Below this line is the material. Write out only its lines from the one containing "failed = [thing.Name for thing in doc.Objects" through the one containing "bpy.context.scene.collection.objects.link(empty)", both kept, exactly.

[start]

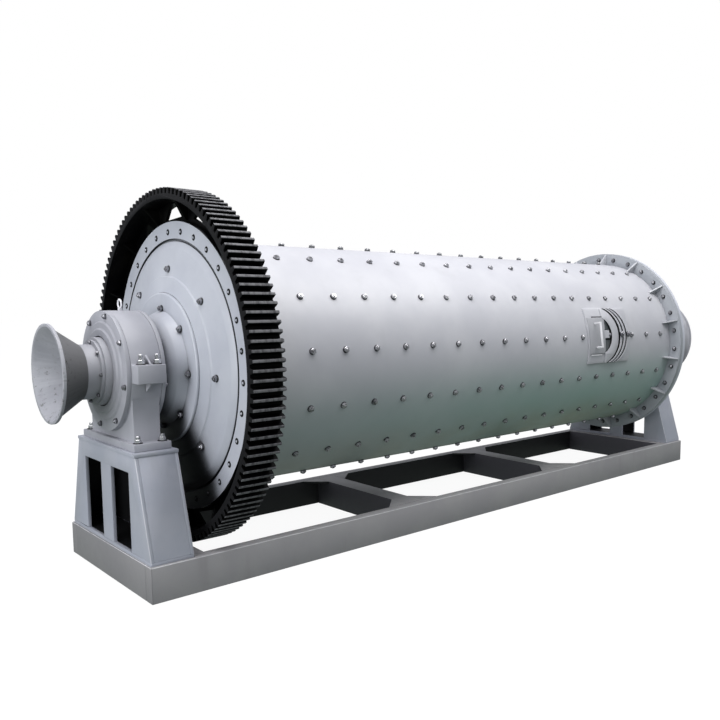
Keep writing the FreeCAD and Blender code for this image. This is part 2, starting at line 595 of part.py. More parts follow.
def girth_gear():
    """A ring gear on its middle plate, which is bolted between head and shell flange."""
    teeth, module = int(value_of("dims.gear_teeth")), value_of("dims.gear_module")
    tip, root = value_of(GEAR_TIP), value_of(GEAR_ROOT)
    inside = value_of(GEAR_INSIDE)
    middle = -value_of(SHELL_HALF)
    plate_end = -value_of(GEAR_MIDDLE)
    start = plate_end - value_of("dims.gear_overhang")
    face = value_of("dims.gear_face")
    pitch_radius = teeth * module / 2

    def spot(radius, angle):
        """A point at a radius, with its angle measured from the top."""
        return Vector(start, -radius * math.sin(angle), radius * math.cos(angle))

    pitch = 2 * math.pi / teeth
    at_root, at_pitch, at_tip = [value_of(f"dims.{name}") * pitch / 2
                                 for name in ("tooth_root", "tooth_middle", "tooth_tip")]
    edges = []
    for number in range(teeth):
        here = number * pitch
        left = [spot(root, here - at_root), spot(pitch_radius, here - at_pitch),
                spot(tip, here - at_tip)]
        right = [spot(tip, here + at_tip), spot(pitch_radius, here + at_pitch),
                 spot(root, here + at_root)]
        bottom = [spot(root, here + pitch / 2), spot(root, here + pitch - at_root)]
        edges.append(Part.Arc(*left).toShape())
        edges.append(Part.LineSegment(left[2], right[0]).toShape())
        edges.append(Part.Arc(*right).toShape())
        edges.append(Part.Arc(right[2], *bottom).toShape())
    outline = Part.Face(Part.Wire(edges))
    rim = outline.extrude(Vector(face, 0, 0))
    along = Vector(1, 0, 0)
    rim = rim.cut(Part.makeCylinder(inside, 2 * face, Vector(start - face / 2, 0, 0), along))
    thick, bite = value_of("dims.gear_plate"), value_of("dims.gear_bite")
    web = Part.makeCylinder(inside + bite, thick, Vector(plate_end, 0, 0), along)
    web = web.cut(Part.makeCylinder(value_of("dims.shell_bore / 2"), 3 * thick,
                                    Vector(plate_end - thick, 0, 0), along))
    count = int(value_of("dims.gear_arms"))
    low = value_of(f"{FLANGE_OUT} + dims.gear_lip")
    high = inside - value_of("dims.gear_fillet")
    foot = value_of(f"{FLANGE_OUT} + dims.gear_plate / 2")
    reach = value_of("dims.gear_rib_reach")
    arm = 2 * math.pi / count
    rib_thick = value_of("dims.gear_rib")
    turn = math.radians(value_of("dims.drum_turn"))
    wide, narrow = [value_of(f"dims.{name}") * arm / 2 for name in ("window_foot", "window_top")]
    windows, ribs = [], []
    for number in range(count):
        middle_angle = turn + (number + 0.5) * arm
        corners = [spot(low, middle_angle - wide), spot(low, middle_angle + wide),
                   spot(high, middle_angle + narrow), spot(high, middle_angle - narrow)]
        window = Part.Face(Part.makePolygon(corners + corners[:1]))
        window.translate(Vector(plate_end - thick - start, 0, 0))
        windows.append(window.extrude(Vector(3 * thick, 0, 0)))
        corners = [Vector(plate_end, 0, foot), Vector(plate_end, 0, inside + bite),
                   Vector(plate_end - reach, 0, inside + bite),
                   Vector(plate_end - rib_thick / 2, 0, foot)]
        rib = Part.Face(Part.makePolygon(corners + corners[:1]))
        rib.translate(Vector(0, -rib_thick / 2, 0))
        rib = rib.extrude(Vector(0, rib_thick, 0))
        rib.rotate(Vector(), along, math.degrees(turn + number * arm))
        ribs.append(rib)
    web = web.cut(windows)
    gear = rim.fuse([web] + ribs)
    feature = doc.addObject("Part::Feature", "girth_gear")
    feature.Shape = gear.removeSplitter()
    on_drum(feature)


# ------------------------------------------------------------------- manhole

def on_manhole(thing):
    """A sub-part of the manhole, modelled at the top of the drum and turned to its place."""
    turn = value_of("dims.manhole_turn")
    return keep(thing, turn=turn, x="dims.manhole_place", z="dims.axis_height")


def manhole():
    """A curved plate with a flat band, curved bars, a door and a handle."""
    length, width = "dims.manhole_length", "dims.manhole_width"
    tube = ring("manhole_tube", MANHOLE_OUT, SHELL_OUT, f"-{length} / 2", length)
    window = block("manhole_area", length, width, MANHOLE_OUT, f"-{length} / 2",
                   f"-{width} / 2", "0")
    hole = disc("manhole_opening", "dims.ring_hole", "-dims.hole_back")
    on_manhole(cut("manhole_plate", overlap("manhole_curved", tube, window), [hole]))
    seat = round_bar("manhole_seat", MANHOLE_OUT, f"2 * {length}", f"-{length}")
    on_manhole(cut("manhole_ring", manhole_band(), [seat]))
    slab = block("manhole_slab", "dims.door_length", "dims.door_width", f"2 * {MANHOLE_OUT}",
                 "-dims.door_back - dims.door_length", "-dims.door_width / 2", "0")
    door = overlap("manhole_door_blank", slab, layer("manhole_door", "dims.door_height"))
    on_manhole(cut("manhole_door", door, [seat]))
    on_manhole(manhole_handle())


def disc(name, radius, x):
    """An upright cylinder through the drum's wall, its middle at x."""
    result = doc.addObject("Part::Cylinder", name)
    bind(result, Radius=radius, Height=f"2 * {MANHOLE_OUT}")
    return at(result, x)


def layer(name, height):
    """Everything inside a drum that reaches a height over the manhole plate."""
    return round_bar(f"{name}_layer", f"({MANHOLE_OUT} + {height})", "2 * dims.manhole_length",
                     "-dims.manhole_length")


def manhole_band():
    """A flat band round half of the manhole, and the curved bars beside it."""
    step = "(dims.bar_gap + dims.bar_width)"
    band = cut("manhole_band", disc("manhole_band_disc", "dims.ring_radius", "-dims.ring_back"),
               [disc("manhole_band_hole", "dims.ring_hole", "-dims.hole_back")])
    pieces = [overlap("manhole_low_band", band, layer("manhole_band", "dims.ring_height"))]
    for number in range(int(value_of("dims.bars"))):
        name = f"manhole_bar_{number + 1}"
        start = f"-dims.ring_back + {number} * {step} + dims.bar_gap"
        bar = cut(name, disc(f"{name}_outside", "dims.ring_radius", f"{start} + dims.bar_width"),
                  [disc(f"{name}_inside", "dims.ring_radius", start)])
        pieces.append(overlap(f"{name}_low", bar, layer(name, "dims.bar_height")))
    beside = block("manhole_beside", "dims.manhole_length", "dims.manhole_width",
                   f"2 * {MANHOLE_OUT}", "-dims.door_back", "-dims.manhole_width / 2", "0")
    return overlap("manhole_half", join("manhole_rings", pieces), beside)


def manhole_handle():
    """A bar bent square at both ends."""
    bar = "dims.handle_bar"
    floor = f"({MANHOLE_OUT} + dims.door_height)"
    place, rise = "-dims.handle_back", "dims.handle_rise"
    outside = block("handle_outside", bar, "dims.handle_length", f"2 * {rise}",
                    place, "-dims.handle_length / 2", f"{floor} - {rise}")
    inside = block("handle_inside", bar, f"(dims.handle_length - 2 * {bar})",
                   f"2 * {rise} - {bar}", place, f"-dims.handle_length / 2 + {bar}",
                   f"{floor} - {rise}")
    under = layer("manhole_handle", "dims.door_height")
    return cut("manhole_handle", outside, [inside, under])


# --------------------------------------------------------------------- build

base_frame()
lifting_eyes()
shell()
girth_gear()
manhole()
for end, sign in (("feed", -1), ("discharge", 1)):
    seat = GEAR_MIDDLE if end == "feed" else SHELL_HALF
    pedestal(end, sign)
    bearing(end, sign)
    head(end, sign, seat)
    trunnion(end, sign, seat)
    funnel(end, sign, f"dims.{end}_mouth", f"dims.{end}_cone")
doc.recompute()

failed = [thing.Name for thing in doc.Objects
          if "Invalid" in thing.State or "Error" in thing.State]
if failed:
    raise RuntimeError(f"objects that did not build: {failed}")
for part in parts:
    if part.Shape.isNull() or not part.Shape.isValid() or not part.Shape.Solids:
        raise RuntimeError(f"{part.Label} is not a valid solid")

os.makedirs("parts", exist_ok=True)
for part in parts:
    part.Shape.exportStep(f"parts/{part.Label}.step")
print(f"wrote {len(parts)} sub-parts")
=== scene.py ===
import json
import math

import bpy
from mathutils import Matrix, Vector


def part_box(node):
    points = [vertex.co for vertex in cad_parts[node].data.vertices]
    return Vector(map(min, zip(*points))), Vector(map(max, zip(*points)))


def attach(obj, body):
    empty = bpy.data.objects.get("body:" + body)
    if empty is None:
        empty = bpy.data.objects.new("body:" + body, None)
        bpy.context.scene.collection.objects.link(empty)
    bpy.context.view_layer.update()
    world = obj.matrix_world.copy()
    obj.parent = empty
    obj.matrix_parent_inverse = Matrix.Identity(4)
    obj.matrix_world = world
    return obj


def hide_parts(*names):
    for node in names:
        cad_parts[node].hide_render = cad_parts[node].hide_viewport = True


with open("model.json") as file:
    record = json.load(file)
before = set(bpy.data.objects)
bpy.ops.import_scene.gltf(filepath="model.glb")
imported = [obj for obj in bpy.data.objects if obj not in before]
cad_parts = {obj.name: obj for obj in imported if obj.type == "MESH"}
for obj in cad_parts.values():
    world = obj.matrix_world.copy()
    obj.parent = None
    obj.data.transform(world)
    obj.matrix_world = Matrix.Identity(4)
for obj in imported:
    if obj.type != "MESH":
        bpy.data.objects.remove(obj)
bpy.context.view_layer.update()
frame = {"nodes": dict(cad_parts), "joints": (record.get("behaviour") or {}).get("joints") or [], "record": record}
nodes = frame["nodes"]
axisHeight = frame["joints"][0]["pos_m"][2]
bodyOf = {node: body for body, members in frame["record"]["behaviour"]["bodies"].items()
          for node in members}
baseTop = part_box("side_beam_near")[1].z
print("frame loaded:", len(nodes), "pieces")


# ways of working that every piece uses

def alone(piece):
    bpy.ops.object.select_all(action="DESELECT")
    piece.select_set(True)
    bpy.context.view_layer.objects.active = piece


def newest(name):
    # the primitive just added, with its place moved into its mesh
    piece = bpy.context.object
    piece.name = piece.data.name = name
    bpy.ops.object.transform_apply(location=True, rotation=True, scale=True)
    return piece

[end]

◆ Expected output
failed = [thing.Name for thing in doc.Objects
          if "Invalid" in thing.State or "Error" in thing.State]
if failed:
    raise RuntimeError(f"objects that did not build: {failed}")
for part in parts:
    if part.Shape.isNull() or not part.Shape.isValid() or not part.Shape.Solids:
        raise RuntimeError(f"{part.Label} is not a valid solid")

os.makedirs("parts", exist_ok=True)
for part in parts:
    part.Shape.exportStep(f"parts/{part.Label}.step")
print(f"wrote {len(parts)} sub-parts")
=== scene.py ===
import json
import math

import bpy
from mathutils import Matrix, Vector


def part_box(node):
    points = [vertex.co for vertex in cad_parts[node].data.vertices]
    return Vector(map(min, zip(*points))), Vector(map(max, zip(*points)))


def attach(obj, body):
    empty = bpy.data.objects.get("body:" + body)
    if empty is None:
        empty = bpy.data.objects.new("body:" + body, None)
        bpy.context.scene.collection.objects.link(empty)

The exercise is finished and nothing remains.